Que rien n’est fait pour les empêcher ! Le seul ministre de l’Intérieur qui avait commencé à faire quelque chose, c’est Bernard Cazeneuve en 2015, en disant qu’il fallait remettre l’humain au cœur du débat. Aujourd’hui, le flic souffre de la politique du chiffre, d’un mauvais management et d’un manque chronique de moyens pour réaliser sa mission. Le flic est un citoyen comme tout le monde qui a besoin de se reposer, de vivre une vie de famille normale, de décompresser. Or aujourd’hui, il ne peut pas le faire. Le service lui prend tout son temps. Quand j’entends Madame Nicole Belloubet dire qu’un policier, c’est fait pour obéir, c’est intolérable !

Le problème du flic aujourd’hui, c’est qu’il a l’impression d’être totalement lâché par son administration. Et qu’aujourd’hui, les gens qui le dirigent ne sont plus des policiers mais des managers froids. Notre métier est à la fois extraordinaire et particulièrement éprouvant. Et qui nécessite d’être soutenu car nous ne sommes préparés ni à côtoyer la mort, ni à subir des violences. J’ai discuté récemment avec des collègues qui sont intervenus lors de l’attentat au Bataclan le 13 novembre 2015. Ils n’ont jamais eu de débriefing ni de discussions ensuite avec leur hiérarchie pour décompresser et partager ce qu’ils avaient vécu. Avant, quand on revenait d’une opération difficile, le taulier venait manger avec ses troupes pour les soutenir, pour les écouter vider leur sac. Car c’était un policier.
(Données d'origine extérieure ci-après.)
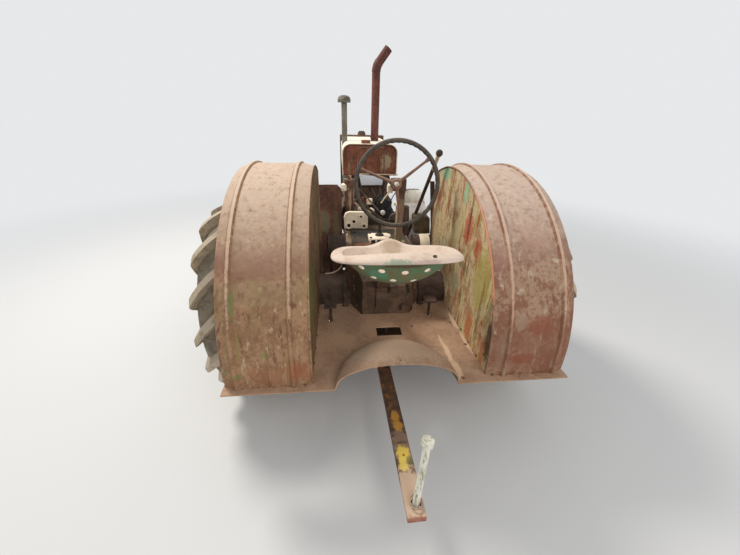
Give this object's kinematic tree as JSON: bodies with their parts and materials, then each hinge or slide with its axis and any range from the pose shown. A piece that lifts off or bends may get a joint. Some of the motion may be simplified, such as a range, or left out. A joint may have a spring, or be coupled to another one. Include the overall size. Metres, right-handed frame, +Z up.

Aujourd’hui, ce sont des managers qui nous dirigent.

Craignez-vous d’autres suicides ?

Malheureusement, tant que rien ne sera fait pour améliorer réellement les conditions de travail des fonctionnaires de police et tant que la politique du chiffre continuera à dicter notre manière de travailler, cette série noire se poursuivra. Et ça, notre nouveau ministre de l’Intérieur, Christophe Castaner, doit à tout pris l’avoir en tête.